Wall Street slips as tech selloff deepens: S&P 500 -0.4%, Nasdaq -0.6%, Dow -240 pts. Crowded AI trades crack amid risk-off rotation.

US stocks head into Thursday’s session on the back foot after another bruising tech selloff knocked Wall Street’s most popular trades off their pedestal.

The S&P 500 dropped around 0.46%, while the Nasdaq Composite slid about 0.6%, extending a sharp two‑day retreat in high‑growth names.

The Dow Jones Industrial Average shed roughly 240 points, or 0.4%, as investors rushed to cut risk and question how long the AI‑driven boom can defy gravity.

US stocks open: Tech unwind deepens as crowded trades crack

What is playing out now is a classic shakeout in “crowded trades” as positions where too many investors pile into the same winning theme at the same time.

Over the past year, that crowding has been most visible in large‑cap technology and AI beneficiaries, from chipmakers to software platforms.

As earnings guidance turns more cautious and capital‑spending plans explode, traders are suddenly less willing to pay any price for future growth, and the result is an air pocket under the market’s former leaders.

The latest downdraft has been led by semiconductor and software names, where optimism about AI demand had pushed valuations to extremes.

A disappointing market reaction to recent chip earnings, even when headline numbers beat forecasts, underlined how unforgiving the tape has become.

When investors start to doubt how quickly AI spending will turn into hard profits, they move first by cutting exposure to the sectors that had run up the most.

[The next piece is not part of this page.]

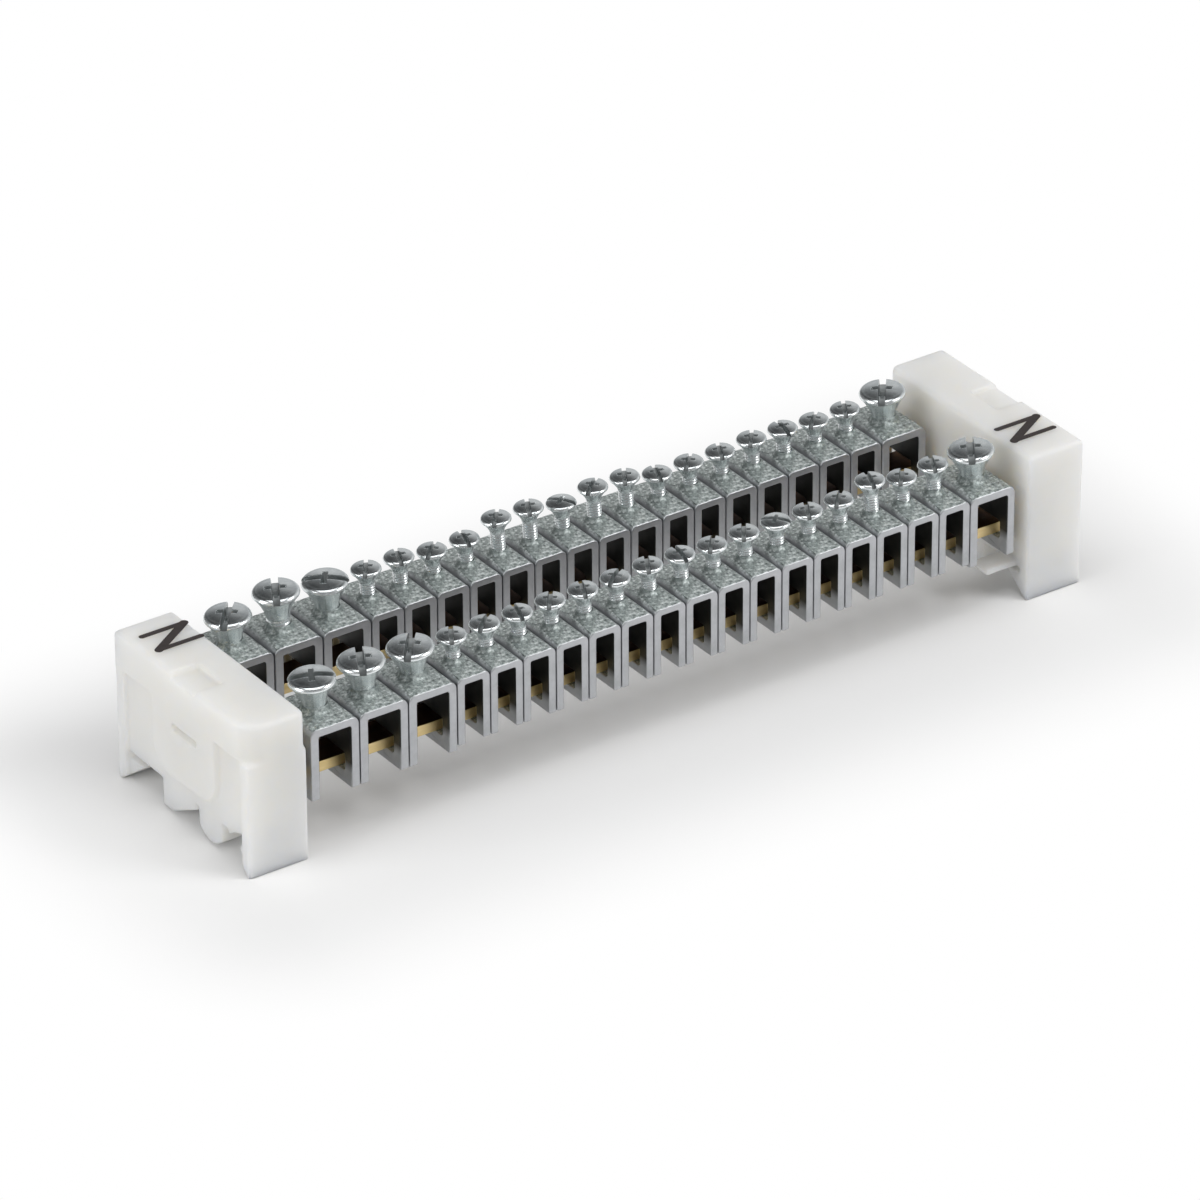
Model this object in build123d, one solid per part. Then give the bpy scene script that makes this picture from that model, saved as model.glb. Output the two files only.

That shift is feeding a broader “risk‑off” mood, market shorthand for investors dialling back exposure to riskier assets like equities and rotating into safer or more defensive plays.

In practice, this has meant steady outflows from growth and momentum stocks, and more interest in areas such as utilities, consumer staples and parts of healthcare.

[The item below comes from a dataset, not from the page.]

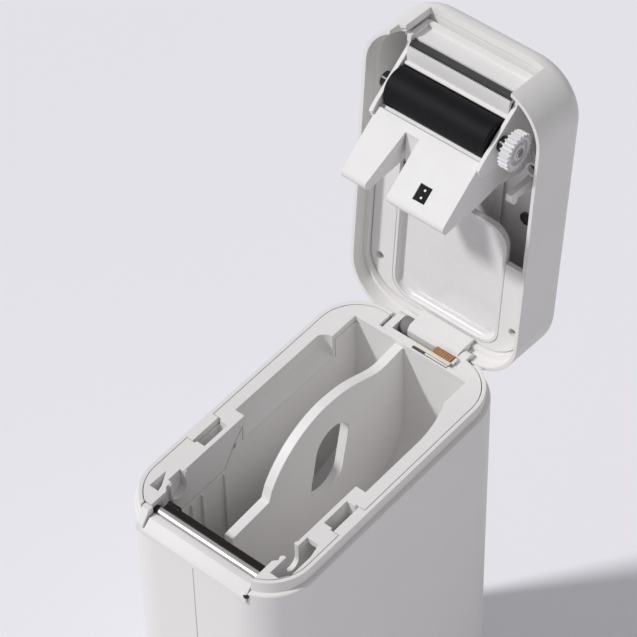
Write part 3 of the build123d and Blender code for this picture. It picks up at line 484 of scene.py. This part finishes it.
@dataclass
class Piece:
    """One mesh while it is shaped with Blender's own operators, in millimetres."""

    obj: bpy.types.Object

    @classmethod
    def bar(cls, name: str, low: Point, high: Point) -> "Piece":
        """Start from a bar between two corners.

        Args:
            name: the piece's name.
            low: its lowest corner.
            high: its highest corner.

        Returns:
            The piece.
        """
        bpy.ops.object.select_all(action="DESELECT")
        middle = [(a + b) / 2 * MM for a, b in zip(low, high)]
        bpy.ops.mesh.primitive_cube_add(size=1.0, location=middle)
        piece = cls(bpy.context.object)
        piece.obj.name = name
        piece.obj.scale = [(b - a) * MM for a, b in zip(low, high)]
        piece.settle()
        return piece

    @classmethod
    def drum(cls, name: str, radius: float, low: Point, length: float, axis: str, sides: int = 40) -> "Piece":
        """Start from a round bar.

        Args:
            name: the piece's name.
            radius: its radius.
            low: the middle of its lower end.
            length: how far it runs from there.
            axis: X, Y or Z.
            sides: how many flats make it round.

        Returns:
            The piece.
        """
        bpy.ops.object.select_all(action="DESELECT")
        turn = {"X": (0.0, radians(90), 0.0), "Y": (radians(-90), 0.0, 0.0), "Z": (0.0, 0.0, 0.0)}[axis]
        along = Vector([1.0 if letter == axis else 0.0 for letter in "XYZ"])
        middle = (Vector(low) + along * length / 2) * MM
        bpy.ops.mesh.primitive_cylinder_add(vertices=sides, radius=radius * MM, depth=length * MM, location=middle,
                                            rotation=turn)
        piece = cls(bpy.context.object)
        piece.obj.name = name
        piece.settle()
        return piece

    def take(self) -> None:
        """Select this piece alone."""
        bpy.ops.object.select_all(action="DESELECT")
        self.obj.select_set(True)
        bpy.context.view_layer.objects.active = self.obj

    def face_outwards(self) -> None:
        """Turn all faces outwards."""
        self.pick_none("FACE")
        bpy.ops.object.mode_set(mode="EDIT")
        bpy.ops.mesh.select_all(action="SELECT")
        bpy.ops.mesh.normals_make_consistent(inside=False)
        bpy.ops.object.mode_set(mode="OBJECT")

    def settle(self) -> None:
        """Put the place, turn and scale into the mesh."""
        bpy.ops.object.transform_apply(location=True, rotation=True, scale=True)

    def pick_faces(self, rule: Callable[[Vector, Vector], bool]) -> None:
        """Go into edit mode with the faces that pass a rule selected.

        Args:
            rule: takes a face's middle in millimetres and its normal.
        """
        self.pick_none("FACE")
        for face in self.obj.data.polygons:
            face.select = rule(face.center / MM, face.normal)
        bpy.ops.object.mode_set(mode="EDIT")

    def pick_edges(self, rule: Callable[[Vector, Vector], bool]) -> None:
        """Go into edit mode with the edges that pass a rule selected.

        Args:
            rule: takes an edge's middle in millimetres and its direction.
        """
        self.pick_none("EDGE")
        points = self.obj.data.vertices
        for edge in self.obj.data.edges:
            start, end = (points[i].co for i in edge.vertices)
            edge.select = rule((start + end) / 2 / MM, (end - start).normalized())
        bpy.ops.object.mode_set(mode="EDIT")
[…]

These sectors may not be exciting, but their earnings are typically steadier and less sensitive to shifts in the interest‑rate or hype cycle.

The divergence inside the S&P 500 captures this rotation well.

Risk shifts away from growth

Even as the index fell, many individual names outside big tech held up relatively better, suggesting that this is not yet a blanket call on the US economy but a targeted reassessment of price and risk.

Put differently, investors are questioning where they want to be in the market, more than whether they want to be in it at all.

Higher bond yields and lingering uncertainty over the Federal Reserve’s path are adding to the pressure on long‑duration growth stories.

Elevated yields make it harder to justify lofty valuations, because future profits are “discounted” more heavily when benchmark interest rates are high.

That hits technology and other growth stocks hardest, as so much of their value is tied to earnings years down the line rather than cash flows today.

The key question is whether this marks the start of a deeper de‑rating of tech and AI favourites, or a painful but ultimately healthy reset after a powerful run.

For now, the message from the tape is clear: the market is no longer willing to fund every hot narrative without demanding proof.

Traders heading into the new session will be watching closely to see if dip‑buyers have the conviction to step back into those crowded trades, or if the risk‑off stance still has further to run.